See main article: 2011 Djiboutian protests. On 2 February, demonstrations began when about three hundred people protested peacefully against President Ismail Omar Guelleh in Djibouti City, urging him to not run for another term; the protesters further asked for more liberty as well as for political and social reform. Protests soon increased, however, as thousands rallied against the president, many vowing to remain at the site until their demands were met. On 18 February, an estimated 30,000 Dijiboutians protested in central Djibouti City against the president, maintaining that the constitutional change of the previous year, which allowed him a third term, was illegal. The demonstration escalated into clashes with the police, and at least two persons were killed and many injured when police used live ammunition and teargas against the protesters.[9] On 19 and 24 February, protest leaders were arrested and after they failed to turn up on the 24th, opposition leader Bourhan Mohammed Ali stated he feared the protests had lost momentum.[9] The last protest was planned for 11 March, but security forces stopped the protest and detained 4 opposition leaders. No protests or planned protests have occurred since.

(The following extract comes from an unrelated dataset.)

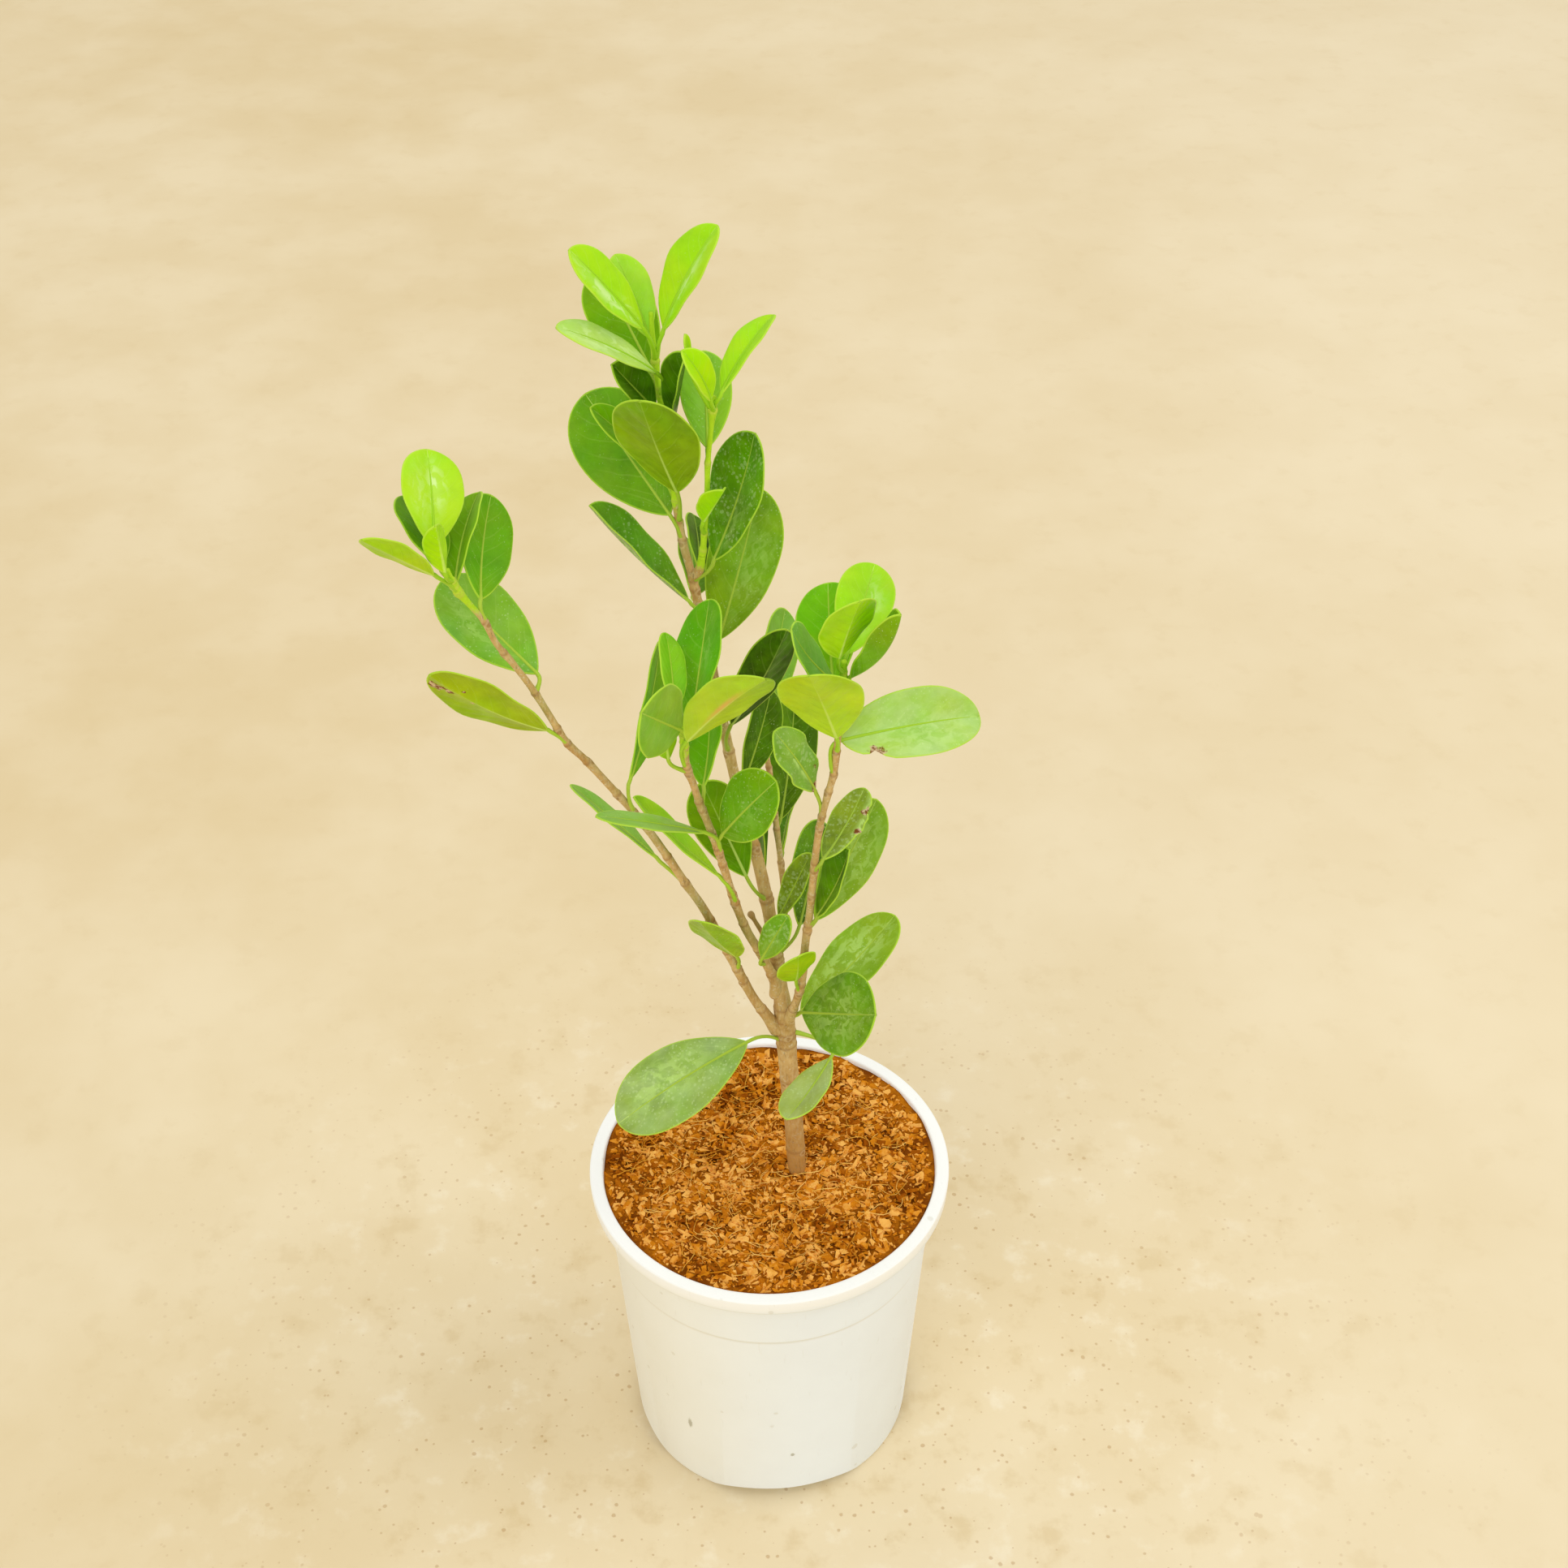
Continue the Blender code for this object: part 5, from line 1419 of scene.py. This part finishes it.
def loose_fibre(groups):
    """Chips and strands that lie on the fill."""
    chip = fibre_material("husk_chips", CHIP_BROWNS, 0.8, groups)
    strand = fibre_material("husk_strands", STRAND_BROWNS, 0.2, groups)
    draw = np.random.RandomState(7)
    chips = [chip_shape(f"chip_{k}", size, draw) for k, size in enumerate(CHIP_SIZES)]
    strands = [strand_shape(f"strand_{k}", *shape, draw) for k, shape in enumerate(STRAND_SHAPES)]
    tree = scatter_tree()
    made = [
        strewn("fibre_chips", tree, strewing_ground(CHIPS_REACH, -0.3), chips, chip,
               density=CHIPS_PER_SQUARE_METRE, tilt=0.55, seed=3,
               smallest=0.7, largest=2.4, rarity_of_large=3.0),
        strewn("fibre_strands", tree, strewing_ground(STRANDS_REACH, 0.25), strands, strand,
               density=STRANDS_PER_SQUARE_METRE, tilt=0.16, seed=11,
               smallest=0.5, largest=1.1, rarity_of_large=1.5),
    ]
    for piece in made:
        piece.data.set_sharp_from_angle(angle=math.radians(30))
    return made


# Stage


def add_camera():
    data = bpy.data.cameras.new("camera")
    data.lens = CAMERA_LENS
    data.sensor_width = CAMERA_SENSOR
    data.clip_end = 100
    camera = placed("camera", data)
    camera.matrix_world = (Matrix.Translation(CAMERA_PLACE)
                           @ Matrix.Rotation(math.radians(90 - CAMERA_DOWN), 4, "X")
                           @ Matrix.Rotation(math.radians(CAMERA_ROLL), 4, "Z"))
    bpy.context.scene.camera = camera


def add_light(name, place, aim, size, power):
    data = bpy.data.lights.new(name, "AREA")
    data.shape = "DISK"
    data.size = size
    data.energy = power
    data.color = LIGHT_COLOR
    light = placed(name, data)
    light.location = place
    light.rotation_euler = (Vector(aim) - Vector(place)).to_track_quat("-Z", "Y").to_euler()


def add_daylight():
    """Open shade: a wide pale sky, and three soft brighter parts of it."""
    world = bpy.data.worlds.new("sky")
    world.use_nodes = True
    background = world.node_tree.nodes["Background"]
    background.inputs["Color"].default_value = (*SKY_COLOR, 1)
    background.inputs["Strength"].default_value = SKY_STRENGTH
    bpy.context.scene.world = world
    for name, facts in LIGHTS.items():
        add_light(name, *facts)


def add_floor(material):
    mesh = bpy.data.meshes.new("floor")
    corners = [(x * FLOOR_REACH, y * FLOOR_REACH, 0) for x, y in ((-1, -1), (1, -1), (1, 1), (-1, 1))]
    mesh.from_pydata(corners, [], [(0, 1, 2, 3)])
    mesh.materials.append(material)
    floor = placed("floor", mesh)


# All of it


def main():
    bpy.context.scene.view_settings.view_transform = "Standard"
    add_camera()
    add_daylight()
    groups = {"veins": vein_group(), "specks": specks_group("specks", "3D"),
              "flecks": specks_group("flecks", "2D"), "mottle": mottle_group()}
    add_floor(floor_material(groups))
    leaf_finishes = [
        leaf_material("leaf_upper", False, groups),
        leaf_material("leaf_under", True, groups),
        stalk_material(groups),
    ]
    bark = bark_material(groups)
    for stem in STEMS:
        for piece in (stem_bark(stem, bark), stem_leaves(stem, leaf_finishes)):
            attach(piece, "root")
            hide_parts(stem)
    shell = pot_shell(plastic_material(groups))
    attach(shell, "root")
    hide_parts("pot")
    bed = fibre_bed(fibre_material("husk_bed", BED_BROWNS, 0.8, groups))
    for piece in [bed] + loose_fibre(groups):
        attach(piece, "root")
        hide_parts("cocopeat")


main()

See main article: 2010–2011 Ivorian crisis and Second Ivorian Civil War. In Côte d'Ivoire (Ivory Coast), peace activist Aya Virginie Toure organized thousands of women[10] in numerous peaceful protests across the country.[11] They were met by security forces with tanks that opened fire.[12] In an impassioned interview on BBC News, Toure compared the Second Ivorian Civil War[13] to the 2011 Libyan civil war and asked for support from the international community. She called for military intervention to remove Laurent Gbagbo from power.[14]
Nigerian Foreign Minister Henry Odein Ajumogobia accused the international community of "contradictions" by imposing a no-fly zone over Libya and focusing on the civil war in Libya, but failing to take action to protect civilians in the Ivory Coast.[15] Oil production in Libya is seen as a more strategic commodity than cocoa in the Ivory Coast,[16] which influenced the international response to the turmoil facing both countries.[17]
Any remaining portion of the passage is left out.